I enjoy their presence in the Church; I, who limp in the spiritual life, am consoled by their faithfulness, pushed by their dedication to bearing witness to the presence and truth of Jesus. Their poverty and obedience help me take Jesus' teachings seriously and see that I too can accept and live them. Their humility and purity of feelings and thoughts help me be content with the love that Jesus pours out on me, without seeking it from human beings. Their patience gives me the strength and motivation to endure and to be attentive first and foremost to myself, so that the spirit of condemnation of others may not enter into me, but rather to help Jesus carry, like Simon of Cyrene, the cross of the sins of my brothers and sisters.

With them, I experience the love of the Father, who sees us and wants us as his beloved children! As children, we carry within us the joy of belonging to him and belonging to one another in him. With this joy of children, we are also witnesses of the Son, who is the centre of the heavenly assembly, the hope of all men who have come into the world by God's will.
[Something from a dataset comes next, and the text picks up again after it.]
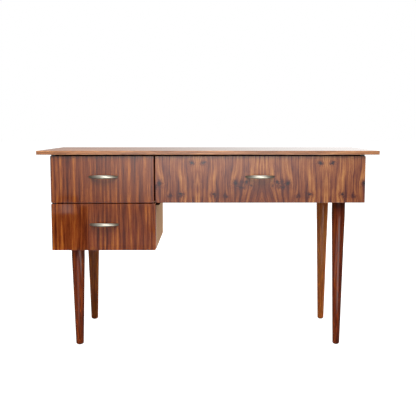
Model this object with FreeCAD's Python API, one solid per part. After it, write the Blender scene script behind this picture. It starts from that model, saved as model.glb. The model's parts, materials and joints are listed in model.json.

Being Jesus’ witnesses is the gift that God gives us so that our lives may have infinite meaning and value. Truly blessed are those who are Jesus’ witnesses, and those who are aware of this fill their own lives and that of the Church with blessings.

Many Christians fail to experience the joy of faith because they do not know how to be Jesus’ witnesses. They do not see meaning in their own lives, in their loneliness, in their sufferings, in their struggles, because they do not consider the possibility of being witnesses of Jesus’. Many Christians remain slaves to blasphemous ways of acting and speaking, which scandalise children and even more so the followers of other religions, because they do not set themselves the goal of being Jesus’ witnesses. Being Jesus’ witnesses is a gift of the Holy Spirit, the purpose of the holy sacraments, the purpose of the struggles we endure in view of our faithfulness to the Gospel and our vocation as disciples of the Lord.

Let us also serve Jesus by becoming witnesses of his presence, his truth, his cross, and we will be honoured by the Father together with all those in whom his holiness shines forth.

Thank you, Lord Jesus, for shining your light on the faces of so many of our brothers and sisters. Thank you, because in these people, weak and fragile like us, you have sown and grown your Word, to show the Father's mercy and compassion. Thank you for keeping us in communion with them through your Holy Spirit!